Stability & Reliability
Patterns that lead to bugs.
- Improper Error Handling: Empty catch blocks, swallowing exceptions.
- Null Check Hell: Excessive null checks.
- Race Conditions: Unsafe shared mutable state.
- Hardcoded Configuration: Storing config in codebase.
Architecture Smells
Design issues at the system level.
- Cyclic Dependency: Cycles in the component dependency graph.
- Hub-like Dependency: A component with too many dependencies.
- Leaking Abstraction: Implementation details bubbling up.

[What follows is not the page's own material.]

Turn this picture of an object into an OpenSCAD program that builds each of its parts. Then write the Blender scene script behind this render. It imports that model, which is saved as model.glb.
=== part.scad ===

- Lava Flow: Dead code accumulating at project level.
- Poltergeists: Short-lived, useless controller classes.
Unit Test Smells
Issues in test code.
- Fragile Test: Fails due to unrelated changes.
- Obscure Test: Hard to understand verification logic.
- Test Logic in Production: Production code contains testing hooks.
- Assertion Roulette: Multiple assertions without messages.
- Slow Tests: Slow tests won’t be run.
- Mystery Guest: Test relies on external resources.
- General Fixture: Setup is too big/general.